[To be done]
Every line below should be repeated exactly.

____________________

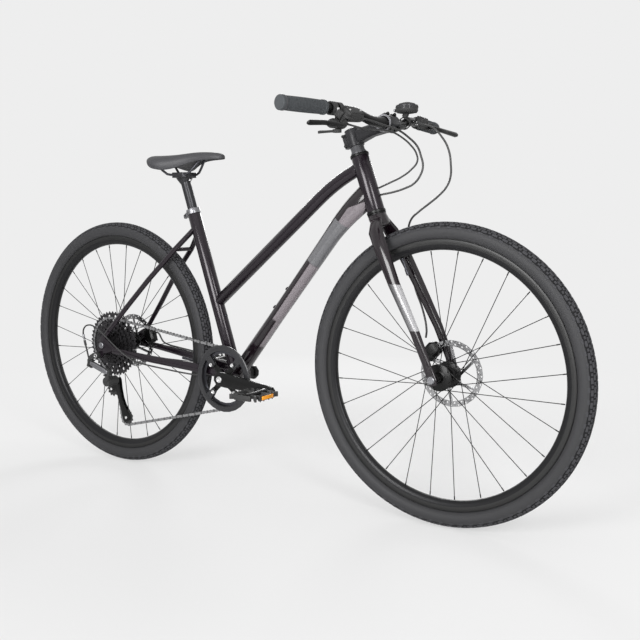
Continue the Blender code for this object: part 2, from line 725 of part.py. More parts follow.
def seatstay(name, side):
    """From the dropout up to the seat tube. The left one carries the bridge over the tyre."""
    obj = emit(name, seatstay_blank(side), "frame_paint")
    if side > 0:
        ahead, out, up = SEATSTAY_BRIDGE
        left = REAR_AXLE + Vector((ahead, out, up))
        right = REAR_AXLE + Vector((ahead, -out + SEATSTAY_R + 0.0025, up))
        combine(obj, [scratch(rod(left, right, 0.0055, 10))], "UNION")
    return cut_round(obj, BB, UP_SEAT, SEAT_TUBE_R, 0.6)


def seat_clamp():
    base = SEAT_TOP + UP_SEAT * GAP
    ring_solid = sleeve(base, base + UP_SEAT * 0.014, SEAT_TUBE_R + 0.0015, SEATPOST_R + GAP, 20)
    collar = emit("seat_clamp", ring_solid, "black_alloy")
    middle = base + UP_SEAT * 0.007
    ear = [box_ring(middle - FORE_SEAT * 0.0158, UP_SEAT, Y, 0.0060, 0.007),
           box_ring(middle - FORE_SEAT * 0.0215 - UP_SEAT * 0.001, UP_SEAT, Y, 0.0065, 0.007),
           box_ring(middle - FORE_SEAT * 0.0340 - UP_SEAT * 0.004, UP_SEAT, Y, 0.0055, 0.006)]
    combine(collar, [scratch(loft(ear))], "UNION")
    bolt = middle - FORE_SEAT * 0.0275 - UP_SEAT * 0.0025
    return combine(collar, [scratch(rod(bolt - Y * 0.02, bolt + Y * 0.02, 0.0032, 10))], "DIFFERENCE")


# Fork and steering


def fork(parent):
    seat = HEAD_BOTTOM - UP_HEAD * GAP
    steerer_top = HEAD_LENGTH + SPACER_STACK + STEM_CLAMP_HEIGHT
    steerer = turned([(STEERER_R, -0.02), (STEERER_R, steerer_top)], seat, UP_HEAD, 16)
    obj = emit("fork", steerer, "frame_paint", parent)
    crown = []
    for drop, ahead, half_x, half_y in (
        (0.0, 0.0, HEAD_R, HEAD_R), (0.008, 0.0, 0.0225, 0.0230), (0.018, 0.002, 0.0222, 0.0270),
        (0.027, 0.004, 0.0190, 0.0330), (0.033, 0.005, 0.0120, 0.0350),
    ):
        crown.append(ring(seat - UP_HEAD * drop + FORE_HEAD * ahead, FORE_HEAD, Y, half_x, half_y, 14))
    tools = [emit("tool", loft(crown), "frame_paint", parent)]
    for side in (-1, 1):
        tools.append(emit("tool", fork_leg(side), "frame_paint", parent))
    combine(obj, tools, "UNION")
    reach = FRONT_HUB_HALF + 0.03
    hole = rod(FRONT_AXLE - Y * reach, FRONT_AXLE + Y * reach, AXLE_R + GAP, 14)
    return combine(obj, [emit("tool", hole, "frame_paint", parent)], "DIFFERENCE")


def fork_leg(side, grow=0.0):
    """One blade: it leaves the crown wide and runs down and forward to a flat end."""
    half = FRONT_HUB_HALF + GAP + FORK_END_THICK / 2
    flat = FORK_END_THICK / 2
    crown = HEAD_BOTTOM - UP_HEAD * 0.020
    stations = (
        (crown + FORE_HEAD * 0.003 + Y * side * 0.0180, 0.0162, 0.0100),
        (FRONT_AXLE + Vector((-0.160, side * 0.0375, 0.333)), 0.0192, 0.0122),
        (FRONT_AXLE + Vector((-0.138, side * 0.0480, 0.293)), 0.0180, 0.0130),
        (FRONT_AXLE + Vector((-0.099, side * 0.0575, 0.214)), 0.0148, 0.0115),
        (FRONT_AXLE + Vector((-0.044, side * FORK_HALF_SPAN, 0.108)), 0.0122, 0.0082),
        (FRONT_AXLE + Vector((-0.013, side * half, 0.034)), 0.0110, flat),
        (FRONT_AXLE + Vector((0.001, side * half, -0.002)), 0.0125, flat),
        (FRONT_AXLE + Vector((0.005, side * half, -0.013)), 0.0085, flat),
    )
    path = [s[0] for s in stations]
    halves = [(s[1] + grow, s[2] + grow) for s in stations]
    return sweep(path, halves, 10)


def headset_spacers(parent):
    base = HEAD_TOP + UP_HEAD * GAP
    top = HEAD_TOP + UP_HEAD * (SPACER_STACK - GAP)
    profile = [
        (SPACER_BASE_R, 0), (SPACER_BASE_R, 0.003), (SPACER_R, 0.008), (SPACER_R, (top - base).length),
        (STEERER_R + GAP, (top - base).length), (STEERER_R + GAP, 0),
    ]
    return emit("headset_spacers", turned(profile, base, UP_HEAD, 20, closed=True), "black_alloy", parent)


def stem(parent):
    top = STEM_BASE + UP_HEAD * STEM_CLAMP_HEIGHT
    obj = emit("stem", sleeve(STEM_BASE, top, STEM_CLAMP_R, STEERER_R + GAP, 16), "black_alloy", parent)
    along = (BAR_CENTRE - STEM_MID).normalized()
    face = BAR_CENTRE - along * (GAP * 2)
    start = STEM_MID + along * (STEERER_R + 0.001)
    up, across = frame_for(along)
    arm = [
        box_ring(start, up, across, 0.0170, 0.0170), box_ring(start.lerp(face, 0.45), up, across, 0.0138, 0.0155),
        box_ring(face - along * 0.016, up, across, 0.0165, 0.0200), box_ring(face, up, across, 0.0195, 0.0210),
    ]
    tools = [emit("tool", loft(arm), "black_alloy", parent)]
    back = STEM_MID - FORE_HEAD * (STEM_CLAMP_R + 0.003)
    ears = [box_ring(back + UP_HEAD * h, FORE_HEAD, Y, 0.0065, 0.0090) for h in (-0.017, 0.017)]
    tools.append(emit("tool", loft(ears), "black_alloy", parent))
    combine(obj, tools, "UNION")
    bores = [rod(STEM_BASE - UP_HEAD * 0.02, top + UP_HEAD * 0.02, STEERER_R + GAP * 2, 16)]
    bores.append(rod(BAR_CENTRE - Y * 0.06, BAR_CENTRE + Y * 0.06, BAR_CLAMP_R + GAP, 16))
    return combine(obj, [emit("tool", b, "black_alloy", parent) for b in bores], "DIFFERENCE")


def stem_faceplate(parent):
    along = (BAR_CENTRE - STEM_MID).normalized()
    up, across = frame_for(along)
    face = BAR_CENTRE + along * GAP
    plate = [
        box_ring(face, up, across, 0.0200, 0.0210), box_ring(face + along * 0.010, up, across, 0.0172, 0.0205),
        box_ring(face + along * 0.0195, up, across, 0.0090, 0.0200),
    ]
    obj = emit("stem_faceplate", loft(plate), "black_alloy", parent)
    bore = rod(BAR_CENTRE - Y * 0.06, BAR_CENTRE + Y * 0.06, BAR_CLAMP_R + GAP, 16)
    return combine(obj, [emit("tool", bore, "black_alloy", parent)], "DIFFERENCE")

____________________

[Response]
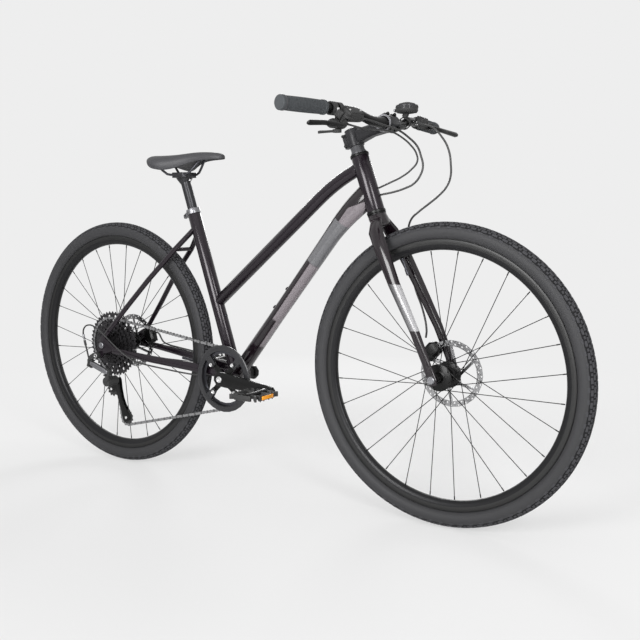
Continue the Blender code for this object: part 2, from line 725 of part.py. More parts follow.
def seatstay(name, side):
    """From the dropout up to the seat tube. The left one carries the bridge over the tyre."""
    obj = emit(name, seatstay_blank(side), "frame_paint")
    if side > 0:
        ahead, out, up = SEATSTAY_BRIDGE
        left = REAR_AXLE + Vector((ahead, out, up))
        right = REAR_AXLE + Vector((ahead, -out + SEATSTAY_R + 0.0025, up))
        combine(obj, [scratch(rod(left, right, 0.0055, 10))], "UNION")
    return cut_round(obj, BB, UP_SEAT, SEAT_TUBE_R, 0.6)


def seat_clamp():
    base = SEAT_TOP + UP_SEAT * GAP
    ring_solid = sleeve(base, base + UP_SEAT * 0.014, SEAT_TUBE_R + 0.0015, SEATPOST_R + GAP, 20)
    collar = emit("seat_clamp", ring_solid, "black_alloy")
    middle = base + UP_SEAT * 0.007
    ear = [box_ring(middle - FORE_SEAT * 0.0158, UP_SEAT, Y, 0.0060, 0.007),
           box_ring(middle - FORE_SEAT * 0.0215 - UP_SEAT * 0.001, UP_SEAT, Y, 0.0065, 0.007),
           box_ring(middle - FORE_SEAT * 0.0340 - UP_SEAT * 0.004, UP_SEAT, Y, 0.0055, 0.006)]
    combine(collar, [scratch(loft(ear))], "UNION")
    bolt = middle - FORE_SEAT * 0.0275 - UP_SEAT * 0.0025
    return combine(collar, [scratch(rod(bolt - Y * 0.02, bolt + Y * 0.02, 0.0032, 10))], "DIFFERENCE")


# Fork and steering


def fork(parent):
    seat = HEAD_BOTTOM - UP_HEAD * GAP
    steerer_top = HEAD_LENGTH + SPACER_STACK + STEM_CLAMP_HEIGHT
    steerer = turned([(STEERER_R, -0.02), (STEERER_R, steerer_top)], seat, UP_HEAD, 16)
    obj = emit("fork", steerer, "frame_paint", parent)
    crown = []
    for drop, ahead, half_x, half_y in (
        (0.0, 0.0, HEAD_R, HEAD_R), (0.008, 0.0, 0.0225, 0.0230), (0.018, 0.002, 0.0222, 0.0270),
        (0.027, 0.004, 0.0190, 0.0330), (0.033, 0.005, 0.0120, 0.0350),
    ):
        crown.append(ring(seat - UP_HEAD * drop + FORE_HEAD * ahead, FORE_HEAD, Y, half_x, half_y, 14))
    tools = [emit("tool", loft(crown), "frame_paint", parent)]
    for side in (-1, 1):
        tools.append(emit("tool", fork_leg(side), "frame_paint", parent))
    combine(obj, tools, "UNION")
    reach = FRONT_HUB_HALF + 0.03
    hole = rod(FRONT_AXLE - Y * reach, FRONT_AXLE + Y * reach, AXLE_R + GAP, 14)
    return combine(obj, [emit("tool", hole, "frame_paint", parent)], "DIFFERENCE")


def fork_leg(side, grow=0.0):
    """One blade: it leaves the crown wide and runs down and forward to a flat end."""
    half = FRONT_HUB_HALF + GAP + FORK_END_THICK / 2
    flat = FORK_END_THICK / 2
    crown = HEAD_BOTTOM - UP_HEAD * 0.020
    stations = (
        (crown + FORE_HEAD * 0.003 + Y * side * 0.0180, 0.0162, 0.0100),
        (FRONT_AXLE + Vector((-0.160, side * 0.0375, 0.333)), 0.0192, 0.0122),
        (FRONT_AXLE + Vector((-0.138, side * 0.0480, 0.293)), 0.0180, 0.0130),
        (FRONT_AXLE + Vector((-0.099, side * 0.0575, 0.214)), 0.0148, 0.0115),
        (FRONT_AXLE + Vector((-0.044, side * FORK_HALF_SPAN, 0.108)), 0.0122, 0.0082),
        (FRONT_AXLE + Vector((-0.013, side * half, 0.034)), 0.0110, flat),
        (FRONT_AXLE + Vector((0.001, side * half, -0.002)), 0.0125, flat),
        (FRONT_AXLE + Vector((0.005, side * half, -0.013)), 0.0085, flat),
    )
    path = [s[0] for s in stations]
    halves = [(s[1] + grow, s[2] + grow) for s in stations]
    return sweep(path, halves, 10)


def headset_spacers(parent):
    base = HEAD_TOP + UP_HEAD * GAP
    top = HEAD_TOP + UP_HEAD * (SPACER_STACK - GAP)
    profile = [
        (SPACER_BASE_R, 0), (SPACER_BASE_R, 0.003), (SPACER_R, 0.008), (SPACER_R, (top - base).length),
        (STEERER_R + GAP, (top - base).length), (STEERER_R + GAP, 0),
    ]
    return emit("headset_spacers", turned(profile, base, UP_HEAD, 20, closed=True), "black_alloy", parent)


def stem(parent):
    top = STEM_BASE + UP_HEAD * STEM_CLAMP_HEIGHT
    obj = emit("stem", sleeve(STEM_BASE, top, STEM_CLAMP_R, STEERER_R + GAP, 16), "black_alloy", parent)
    along = (BAR_CENTRE - STEM_MID).normalized()
    face = BAR_CENTRE - along * (GAP * 2)
    start = STEM_MID + along * (STEERER_R + 0.001)
    up, across = frame_for(along)
    arm = [
        box_ring(start, up, across, 0.0170, 0.0170), box_ring(start.lerp(face, 0.45), up, across, 0.0138, 0.0155),
        box_ring(face - along * 0.016, up, across, 0.0165, 0.0200), box_ring(face, up, across, 0.0195, 0.0210),
    ]
    tools = [emit("tool", loft(arm), "black_alloy", parent)]
    back = STEM_MID - FORE_HEAD * (STEM_CLAMP_R + 0.003)
    ears = [box_ring(back + UP_HEAD * h, FORE_HEAD, Y, 0.0065, 0.0090) for h in (-0.017, 0.017)]
    tools.append(emit("tool", loft(ears), "black_alloy", parent))
    combine(obj, tools, "UNION")
    bores = [rod(STEM_BASE - UP_HEAD * 0.02, top + UP_HEAD * 0.02, STEERER_R + GAP * 2, 16)]
    bores.append(rod(BAR_CENTRE - Y * 0.06, BAR_CENTRE + Y * 0.06, BAR_CLAMP_R + GAP, 16))
    return combine(obj, [emit("tool", b, "black_alloy", parent) for b in bores], "DIFFERENCE")


def stem_faceplate(parent):
    along = (BAR_CENTRE - STEM_MID).normalized()
    up, across = frame_for(along)
    face = BAR_CENTRE + along * GAP
    plate = [
        box_ring(face, up, across, 0.0200, 0.0210), box_ring(face + along * 0.010, up, across, 0.0172, 0.0205),
        box_ring(face + along * 0.0195, up, across, 0.0090, 0.0200),
    ]
    obj = emit("stem_faceplate", loft(plate), "black_alloy", parent)
    bore = rod(BAR_CENTRE - Y * 0.06, BAR_CENTRE + Y * 0.06, BAR_CLAMP_R + GAP, 16)
    return combine(obj, [emit("tool", bore, "black_alloy", parent)], "DIFFERENCE")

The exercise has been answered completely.